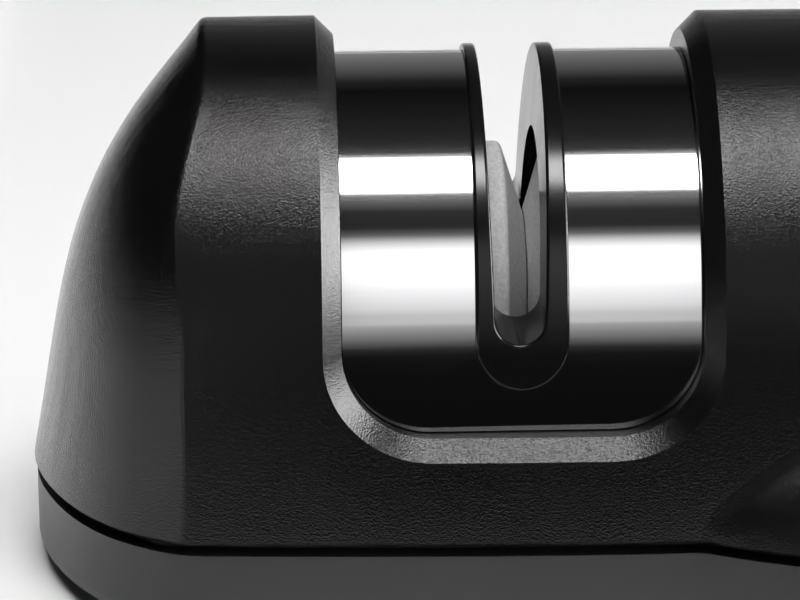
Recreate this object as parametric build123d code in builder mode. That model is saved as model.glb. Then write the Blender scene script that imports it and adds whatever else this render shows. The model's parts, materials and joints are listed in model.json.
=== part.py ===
from build123d import *
import os
from math import atan, cos, degrees, hypot, radians, sin, tan

# Pull through knife sharpener: a head with two towers and one long slot, and a handle on its right.
# X runs along it with the nose at -X, -Y faces the viewer and Z is up. The origin is the middle of
# the outer box, on the surface that the feet stand on. Sizes are in millimetres.

# Overall sizes
nose_reach = 42.0
handle_reach = 137.0
handle_half_width = 31.0
handle_rise = 27.1
foot_proud = 1.2
base_height = 6.9
seam_gap = 0.9
housing_wall = 2.0

# Head section: a nearly upright panel that runs into an arch
arch_radius = 23.5
panel_rise = 15.55
panel_lean_angle = 1.3
crown_radius = 500.0
crown_ahead = 8.0
head_end_reach = 45.0
head_end_sag = 9.0
nose_sag = 14.2
sag_side_inset = 0.5
handle_end_sag = 12.0
handle_end_side_inset = 5.0
nose_edge_radius = 0.8
shoulder_radius = 2.2
end_edge_radius = 5.0
seam_edge = 0.4

# Window, cover plate and slot
window_half_width = 15.15
window_foot = 9.2
window_corner_radius = 7.5
ring_width = 1.6
plate_sunk = 3.2
plate_thickness = 0.6
plate_gap = 0.05
plate_side_gap = 0.1
tab_half_width = 5.0
tab_reach = 3.6
slot_half_width = 3.94
slot_foot = 12.9
slot_end_rise = 4.4
lip_proud = 0.55
lip_width = 1.8
lip_round = 0.25
lip_gap = 0.04
liner_depth = 6.7
liner_flange_width = 1.8
liner_flange_thickness = 1.2
opening_rise = 4.05
opening_shift = -0.2
opening_flare_angle = 1.7

# Wheels on their axle
wheel_gap = 0.7
wheel_neck_wall = 3.75
wheel_width = 5.4
flank_angle = 17.5
wheel_corner = 0.6
axle_drop = 0.65
pair_shift = 1.29
bush_wall = 1.5
axle_radius = 1.5
running_gap = 0.05
washer_thickness = 0.5
washer_radius = 4.5
cheek_thickness = 2.4
cheek_round = 7.0
cheek_foot_half_width = 10.0
cheek_flange_thickness = 2.6
cheek_flange_width = 9.0
pin_end = 1.6
clip_thickness = 0.5
clip_ring = 1.4
clip_groove = 0.3
clip_mouth_half_width = 0.9

# Base, feet and fasteners
base_inset = 0.3
base_outline_points = 150
tongue_outline_points = 360
base_edge = 1.3
base_floor = 2.0
tongue_height = 1.2
tongue_wall = 1.2
tongue_gap = 0.35
foot_radius = 6.0
foot_sunk = 0.8
foot_edge = 0.4
foot_gap = 0.1
screw_radius = 1.45
screw_bite_gap = 0.02
screw_head_radius = 2.7
screw_head_height = 1.7
screw_clearance = 0.15
screw_length = 13.0
screw_seat_rise = 3.0
screw_recess_half_width = 0.35
post_radius = 3.3
post_gap = 0.2
boss_radius = 3.9
short_screw_radius = 1.1
short_screw_head_radius = 2.1
short_screw_head_height = 1.1
short_screw_length = 3.3

# Soft pad on the handle
grip_start = 52.0
grip_length = 66.0
grip_half_width = 12.0
grip_depth = 1.0
grip_proud = 0.4
grip_gap = 0.1
grip_groove_count = 9
grip_groove_width = 1.2
grip_groove_depth = 0.5

# Room past a face for every cut
overrun = 6.0

# Places worked out from the sizes
overall_length = nose_reach + handle_reach
slot_x = nose_reach - overall_length / 2
base_top = foot_proud + base_height
seam_z = base_top + seam_gap
head_rise = panel_rise + arch_radius
arch_z = seam_z + panel_rise
axle_z = arch_z - axle_drop
pair_x = slot_x + pair_shift
plate_radius = arch_radius - plate_sunk
skin_radius = plate_radius - plate_thickness - plate_gap
lip_radius = plate_radius + lip_proud
liner_half_width = slot_half_width - lip_gap
opening_half_width = liner_half_width - lip_width
skin_inner_radius = skin_radius - housing_wall
liner_inner_radius = plate_radius - liner_depth
wheel_radius = liner_inner_radius - wheel_gap
handle_bulge = handle_half_width - arch_radius
floor_z = foot_proud + base_floor
flank_tan = tan(radians(flank_angle))
bush_radius = axle_radius + running_gap + bush_wall
wheel_neck_radius = bush_radius + wheel_neck_wall

# Outline shares. Nose and tail: height share of the head, reach share, sag share.
nose_shares = [(-0.152, 1.024, 1.05), (0, 1, 1), (0.381, 0.937, 0.862)]
nose_shares += [(0.635, 0.864, 0.756), (0.839, 0.747, 0.768), (1.042, 0.612, 0.796)]
head_end_shares = [1.022, 1.0, 0.911, 0.811, 0.711, 0.589]
bow_shares = [(0, 0), (0.37, 0.106), (0.66, 0.325), (0.83, 0.555), (1, 1), (1.15, 1.46)]
arch_station_shares = [-1.13, -0.667, -0.238, 0.19, 0.643, 1.095]
# Handle: reach share, share of its bulge past the head, rise share. The first and last row only
# set slopes.
handle_shares = [(0.064, -0.757, 0.1), (0.093, -0.265, 0.26), (0.122, 0.12, 0.39)]
handle_shares += [(0.158, 0.425, 0.51), (0.208, 0.707, 0.65), (0.266, 0.893, 0.775)]
handle_shares += [(0.35, 1, 0.898), (0.482, 0.946, 0.967), (0.657, 0.785, 1)]
handle_shares += [(0.839, 0.628, 0.956), (1.036, 0.401, 0.785), (1.1, 0.318, 0.7)]
handle_station_count = 22
# Handle end: height share of the handle, reach share
handle_end_shares = [(-0.219, 0.996), (0, 1), (0.29, 0.994), (0.58, 0.971)]
handle_end_shares += [(0.876, 0.927), (1.13, 0.869)]
# Places of posts, feet: reach shares along the nose or handle, and half width shares
post_nose_share = -0.74
post_middle_shares = (0.19, 0.5)
post_end_share = 0.88
foot_front_shares = (-0.57, 0.43)
foot_rear_shares = (0.83, 0.55)


def arch_outline(depth, rise, foot):
    """Draw the head's closed section: leaning panels up to an arch, down to the height foot."""
    lean_tan = tan(radians(panel_lean_angle))
    turn = atan(rise / depth * lean_tan)
    side = depth * cos(turn) + (arch_z + rise * sin(turn) - foot) * lean_tan
    with BuildLine() as outline:
        arch = EllipticalCenterArc(
            (0, arch_z), depth, rise, degrees(turn), arc_size=180 - 2 * degrees(turn)
        )
        Polyline(arch @ 1, (-side, foot), (side, foot), arch @ 0)
    return outline.line


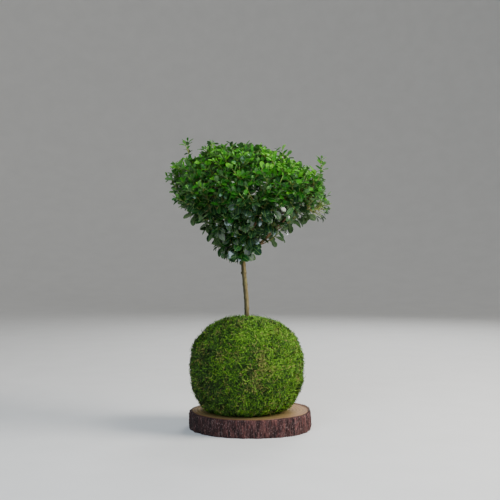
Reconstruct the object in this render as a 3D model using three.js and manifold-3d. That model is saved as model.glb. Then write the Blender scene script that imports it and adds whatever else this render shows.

**AIM OF THE TASK**
Check every line in the material above for the string "imports", then give only the number of lines that have it.

**WRITTEN SOLUTION**
2